→ **Exercise description**
Transcribe only part of the material below: the lines from the one containing "const sink = new THREE.Group();" through the one containing "# here moves", inclusive, exactly as written.

→ **Excerpted records**
↓↓↓

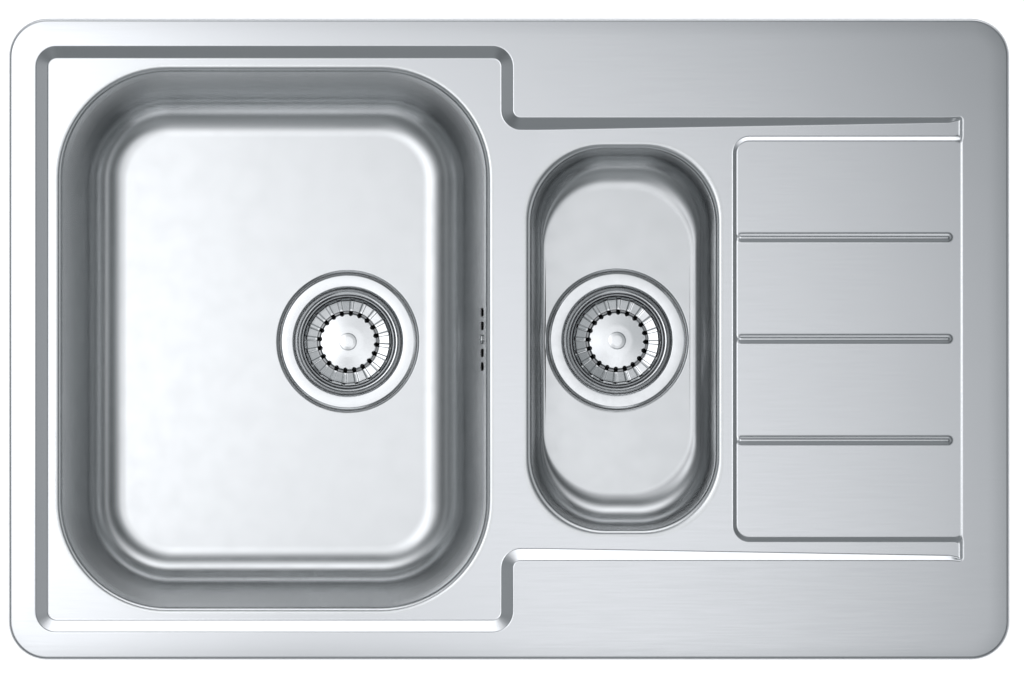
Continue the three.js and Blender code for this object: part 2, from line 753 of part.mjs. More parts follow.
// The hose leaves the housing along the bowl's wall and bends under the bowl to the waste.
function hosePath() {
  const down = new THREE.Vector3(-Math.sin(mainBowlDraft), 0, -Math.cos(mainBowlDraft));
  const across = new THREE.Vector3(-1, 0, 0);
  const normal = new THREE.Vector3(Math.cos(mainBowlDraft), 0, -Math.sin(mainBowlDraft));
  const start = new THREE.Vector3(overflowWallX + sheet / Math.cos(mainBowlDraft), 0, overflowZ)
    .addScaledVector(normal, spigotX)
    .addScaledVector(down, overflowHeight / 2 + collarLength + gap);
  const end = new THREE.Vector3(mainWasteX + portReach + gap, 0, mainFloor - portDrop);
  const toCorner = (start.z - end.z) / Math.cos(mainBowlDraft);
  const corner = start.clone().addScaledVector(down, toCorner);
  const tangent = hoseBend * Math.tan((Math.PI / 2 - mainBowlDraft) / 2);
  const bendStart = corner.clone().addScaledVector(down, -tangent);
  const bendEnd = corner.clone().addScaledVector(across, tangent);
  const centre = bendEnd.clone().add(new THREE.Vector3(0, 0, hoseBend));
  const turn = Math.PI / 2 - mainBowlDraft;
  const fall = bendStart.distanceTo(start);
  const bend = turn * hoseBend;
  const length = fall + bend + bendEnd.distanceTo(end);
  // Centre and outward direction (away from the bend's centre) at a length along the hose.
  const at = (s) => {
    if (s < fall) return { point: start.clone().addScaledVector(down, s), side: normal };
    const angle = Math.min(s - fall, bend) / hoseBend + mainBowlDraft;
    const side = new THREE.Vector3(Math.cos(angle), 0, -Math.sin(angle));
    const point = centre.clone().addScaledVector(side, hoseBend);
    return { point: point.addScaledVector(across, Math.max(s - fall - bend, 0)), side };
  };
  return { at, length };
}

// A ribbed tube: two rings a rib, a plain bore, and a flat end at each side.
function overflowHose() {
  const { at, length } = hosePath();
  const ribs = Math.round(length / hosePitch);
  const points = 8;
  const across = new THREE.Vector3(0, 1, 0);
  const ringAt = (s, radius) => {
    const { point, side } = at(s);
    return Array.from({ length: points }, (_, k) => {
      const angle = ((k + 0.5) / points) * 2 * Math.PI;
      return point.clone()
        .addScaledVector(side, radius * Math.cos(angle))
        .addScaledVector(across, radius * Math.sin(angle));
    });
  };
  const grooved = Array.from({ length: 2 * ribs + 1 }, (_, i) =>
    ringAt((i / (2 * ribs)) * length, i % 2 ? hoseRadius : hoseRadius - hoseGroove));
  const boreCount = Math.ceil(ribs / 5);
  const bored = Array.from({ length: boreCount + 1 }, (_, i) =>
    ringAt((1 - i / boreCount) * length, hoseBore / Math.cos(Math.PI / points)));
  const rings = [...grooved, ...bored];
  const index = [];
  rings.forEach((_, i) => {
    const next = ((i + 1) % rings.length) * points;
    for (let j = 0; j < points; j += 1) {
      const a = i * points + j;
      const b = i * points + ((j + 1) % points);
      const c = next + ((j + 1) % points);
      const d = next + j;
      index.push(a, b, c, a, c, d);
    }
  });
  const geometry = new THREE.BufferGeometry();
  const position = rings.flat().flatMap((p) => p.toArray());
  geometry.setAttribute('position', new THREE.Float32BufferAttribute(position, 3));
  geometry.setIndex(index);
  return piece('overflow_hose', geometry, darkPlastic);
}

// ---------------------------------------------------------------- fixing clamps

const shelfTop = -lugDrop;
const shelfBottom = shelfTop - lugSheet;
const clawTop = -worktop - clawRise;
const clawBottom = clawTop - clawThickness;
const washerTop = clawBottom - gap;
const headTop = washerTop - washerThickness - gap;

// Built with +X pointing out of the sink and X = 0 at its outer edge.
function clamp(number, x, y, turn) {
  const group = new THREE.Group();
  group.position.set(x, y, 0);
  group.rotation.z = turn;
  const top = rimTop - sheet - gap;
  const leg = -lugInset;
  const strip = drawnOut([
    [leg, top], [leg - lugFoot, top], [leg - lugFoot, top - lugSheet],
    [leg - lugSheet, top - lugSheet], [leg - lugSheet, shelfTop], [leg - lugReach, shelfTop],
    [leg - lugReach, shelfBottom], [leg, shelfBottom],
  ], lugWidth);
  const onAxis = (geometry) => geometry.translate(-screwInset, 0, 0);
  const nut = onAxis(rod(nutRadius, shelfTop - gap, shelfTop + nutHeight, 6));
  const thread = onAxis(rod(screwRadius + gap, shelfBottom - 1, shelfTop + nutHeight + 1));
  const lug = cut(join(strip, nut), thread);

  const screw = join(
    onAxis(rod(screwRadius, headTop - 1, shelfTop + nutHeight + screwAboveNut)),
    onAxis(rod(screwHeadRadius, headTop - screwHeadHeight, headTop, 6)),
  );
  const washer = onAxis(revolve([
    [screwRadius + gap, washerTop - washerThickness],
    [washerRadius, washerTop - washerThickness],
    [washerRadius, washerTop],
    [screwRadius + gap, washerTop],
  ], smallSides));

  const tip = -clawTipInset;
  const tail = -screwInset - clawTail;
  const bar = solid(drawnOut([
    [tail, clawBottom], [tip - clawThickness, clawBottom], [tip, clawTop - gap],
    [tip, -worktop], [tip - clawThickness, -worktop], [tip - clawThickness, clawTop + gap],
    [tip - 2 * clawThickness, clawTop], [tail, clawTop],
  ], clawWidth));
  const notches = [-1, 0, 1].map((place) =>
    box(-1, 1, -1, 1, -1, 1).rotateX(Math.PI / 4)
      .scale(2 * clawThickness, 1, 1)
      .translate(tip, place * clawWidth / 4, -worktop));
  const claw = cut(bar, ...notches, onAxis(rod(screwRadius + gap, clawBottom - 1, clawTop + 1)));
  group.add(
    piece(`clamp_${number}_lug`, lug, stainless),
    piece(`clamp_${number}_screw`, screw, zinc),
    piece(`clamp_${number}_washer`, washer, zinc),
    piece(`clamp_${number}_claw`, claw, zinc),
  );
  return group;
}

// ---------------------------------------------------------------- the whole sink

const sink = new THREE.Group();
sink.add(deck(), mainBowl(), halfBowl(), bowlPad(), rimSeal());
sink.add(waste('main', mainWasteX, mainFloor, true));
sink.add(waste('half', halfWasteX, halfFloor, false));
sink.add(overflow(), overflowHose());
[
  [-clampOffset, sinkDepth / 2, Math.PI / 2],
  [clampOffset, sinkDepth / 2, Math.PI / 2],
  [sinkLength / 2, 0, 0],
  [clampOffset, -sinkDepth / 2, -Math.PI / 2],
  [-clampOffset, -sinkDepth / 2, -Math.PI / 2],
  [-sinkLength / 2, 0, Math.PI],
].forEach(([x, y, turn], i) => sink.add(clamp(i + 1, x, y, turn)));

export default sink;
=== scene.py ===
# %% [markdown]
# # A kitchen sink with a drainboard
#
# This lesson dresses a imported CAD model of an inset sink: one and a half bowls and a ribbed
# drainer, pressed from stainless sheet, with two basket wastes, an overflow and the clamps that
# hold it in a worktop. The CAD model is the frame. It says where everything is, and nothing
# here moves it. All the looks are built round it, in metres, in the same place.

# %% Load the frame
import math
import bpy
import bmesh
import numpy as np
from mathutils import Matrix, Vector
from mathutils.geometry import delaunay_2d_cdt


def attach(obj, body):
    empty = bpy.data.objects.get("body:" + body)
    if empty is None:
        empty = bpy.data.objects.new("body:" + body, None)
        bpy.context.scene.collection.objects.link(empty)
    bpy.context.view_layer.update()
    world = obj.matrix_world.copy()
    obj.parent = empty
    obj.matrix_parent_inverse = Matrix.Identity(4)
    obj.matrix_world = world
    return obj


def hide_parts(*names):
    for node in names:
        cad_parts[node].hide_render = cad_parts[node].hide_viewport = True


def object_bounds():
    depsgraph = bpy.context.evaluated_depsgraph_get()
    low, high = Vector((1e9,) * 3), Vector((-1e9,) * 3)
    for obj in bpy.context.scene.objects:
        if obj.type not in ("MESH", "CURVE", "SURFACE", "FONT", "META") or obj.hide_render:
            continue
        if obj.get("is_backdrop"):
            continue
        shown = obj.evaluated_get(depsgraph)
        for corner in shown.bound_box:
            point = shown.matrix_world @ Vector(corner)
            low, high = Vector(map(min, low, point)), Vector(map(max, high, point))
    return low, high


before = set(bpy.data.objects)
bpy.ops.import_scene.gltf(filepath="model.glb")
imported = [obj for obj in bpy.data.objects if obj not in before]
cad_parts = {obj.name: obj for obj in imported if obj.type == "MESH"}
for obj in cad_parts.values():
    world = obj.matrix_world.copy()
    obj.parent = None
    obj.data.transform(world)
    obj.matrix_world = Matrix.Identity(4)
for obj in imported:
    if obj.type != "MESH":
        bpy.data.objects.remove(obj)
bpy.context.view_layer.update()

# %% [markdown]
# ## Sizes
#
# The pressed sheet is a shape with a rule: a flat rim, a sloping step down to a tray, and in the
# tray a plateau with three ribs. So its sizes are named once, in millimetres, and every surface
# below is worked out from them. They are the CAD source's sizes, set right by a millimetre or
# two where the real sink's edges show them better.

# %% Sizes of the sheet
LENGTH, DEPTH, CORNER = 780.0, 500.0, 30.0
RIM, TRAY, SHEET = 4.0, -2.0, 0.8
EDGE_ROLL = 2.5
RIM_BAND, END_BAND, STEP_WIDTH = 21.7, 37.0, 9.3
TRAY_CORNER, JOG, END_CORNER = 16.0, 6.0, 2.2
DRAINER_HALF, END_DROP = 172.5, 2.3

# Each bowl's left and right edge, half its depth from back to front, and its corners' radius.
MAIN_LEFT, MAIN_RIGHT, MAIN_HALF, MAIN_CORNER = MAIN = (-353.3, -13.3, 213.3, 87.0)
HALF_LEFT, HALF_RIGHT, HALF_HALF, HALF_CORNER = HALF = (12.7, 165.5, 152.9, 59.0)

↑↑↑
↓↓↓

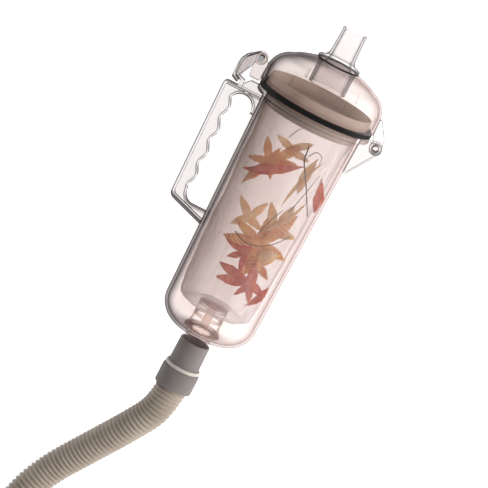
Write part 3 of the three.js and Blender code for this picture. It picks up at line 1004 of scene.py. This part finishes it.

↑↑↑

→ **Exercise result**
const sink = new THREE.Group();
sink.add(deck(), mainBowl(), halfBowl(), bowlPad(), rimSeal());
sink.add(waste('main', mainWasteX, mainFloor, true));
sink.add(waste('half', halfWasteX, halfFloor, false));
sink.add(overflow(), overflowHose());
[
  [-clampOffset, sinkDepth / 2, Math.PI / 2],
  [clampOffset, sinkDepth / 2, Math.PI / 2],
  [sinkLength / 2, 0, 0],
  [clampOffset, -sinkDepth / 2, -Math.PI / 2],
  [-clampOffset, -sinkDepth / 2, -Math.PI / 2],
  [-sinkLength / 2, 0, Math.PI],
].forEach(([x, y, turn], i) => sink.add(clamp(i + 1, x, y, turn)));

export default sink;
=== scene.py ===
# %% [markdown]
# # A kitchen sink with a drainboard
#
# This lesson dresses a imported CAD model of an inset sink: one and a half bowls and a ribbed
# drainer, pressed from stainless sheet, with two basket wastes, an overflow and the clamps that
# hold it in a worktop. The CAD model is the frame. It says where everything is, and nothing
# here moves it. All the looks are built round it, in metres, in the same place.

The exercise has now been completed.